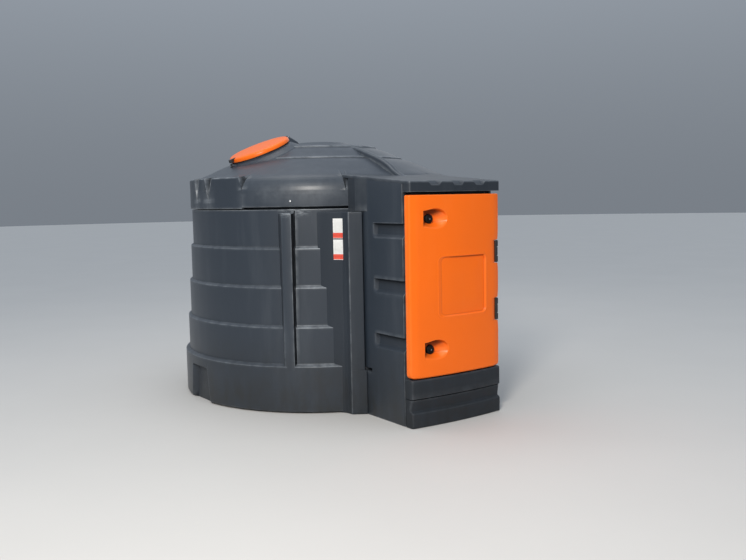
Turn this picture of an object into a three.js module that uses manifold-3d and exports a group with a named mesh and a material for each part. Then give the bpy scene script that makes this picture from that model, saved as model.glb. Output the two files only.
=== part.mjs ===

...

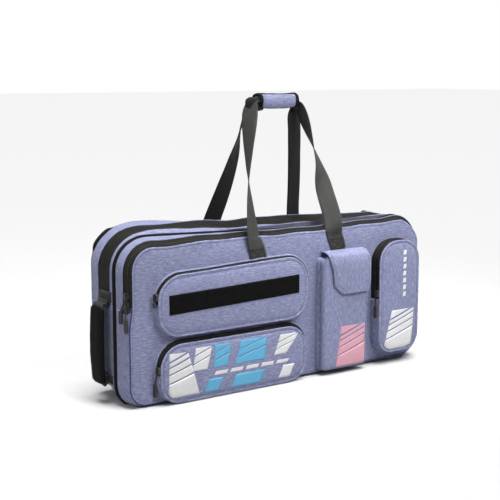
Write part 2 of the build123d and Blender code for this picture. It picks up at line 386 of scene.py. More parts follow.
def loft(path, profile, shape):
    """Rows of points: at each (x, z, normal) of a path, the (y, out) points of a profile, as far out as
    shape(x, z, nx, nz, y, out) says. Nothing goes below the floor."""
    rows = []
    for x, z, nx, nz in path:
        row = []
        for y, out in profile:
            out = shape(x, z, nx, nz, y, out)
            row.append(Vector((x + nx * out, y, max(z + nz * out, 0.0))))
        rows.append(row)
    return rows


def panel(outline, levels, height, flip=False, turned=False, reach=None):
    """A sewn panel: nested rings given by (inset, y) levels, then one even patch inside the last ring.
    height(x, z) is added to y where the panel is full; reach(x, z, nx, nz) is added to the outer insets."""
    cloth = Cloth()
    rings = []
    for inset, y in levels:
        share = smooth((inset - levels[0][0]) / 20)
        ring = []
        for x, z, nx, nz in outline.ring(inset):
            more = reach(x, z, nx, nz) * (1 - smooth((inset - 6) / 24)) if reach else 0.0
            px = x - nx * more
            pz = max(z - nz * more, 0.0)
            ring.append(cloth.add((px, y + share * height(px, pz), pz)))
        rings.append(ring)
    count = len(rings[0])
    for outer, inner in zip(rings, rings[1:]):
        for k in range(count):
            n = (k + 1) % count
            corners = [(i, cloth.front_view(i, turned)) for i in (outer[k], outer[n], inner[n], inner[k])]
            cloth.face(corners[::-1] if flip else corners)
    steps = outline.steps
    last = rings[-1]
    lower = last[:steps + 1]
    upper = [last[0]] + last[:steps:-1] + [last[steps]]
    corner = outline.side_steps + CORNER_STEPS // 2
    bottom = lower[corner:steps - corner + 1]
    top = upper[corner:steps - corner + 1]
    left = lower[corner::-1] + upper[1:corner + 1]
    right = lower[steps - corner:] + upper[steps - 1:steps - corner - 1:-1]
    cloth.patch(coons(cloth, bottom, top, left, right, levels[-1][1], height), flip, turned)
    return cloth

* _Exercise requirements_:
Proceeding from the line containing "Write part 2" through the line containing "return rows", transcribe the lines above exactly, both end lines included.

* _Output for this task_:
Write part 2 of the build123d and Blender code for this picture. It picks up at line 386 of scene.py. More parts follow.
def loft(path, profile, shape):
    """Rows of points: at each (x, z, normal) of a path, the (y, out) points of a profile, as far out as
    shape(x, z, nx, nz, y, out) says. Nothing goes below the floor."""
    rows = []
    for x, z, nx, nz in path:
        row = []
        for y, out in profile:
            out = shape(x, z, nx, nz, y, out)
            row.append(Vector((x + nx * out, y, max(z + nz * out, 0.0))))
        rows.append(row)
    return rows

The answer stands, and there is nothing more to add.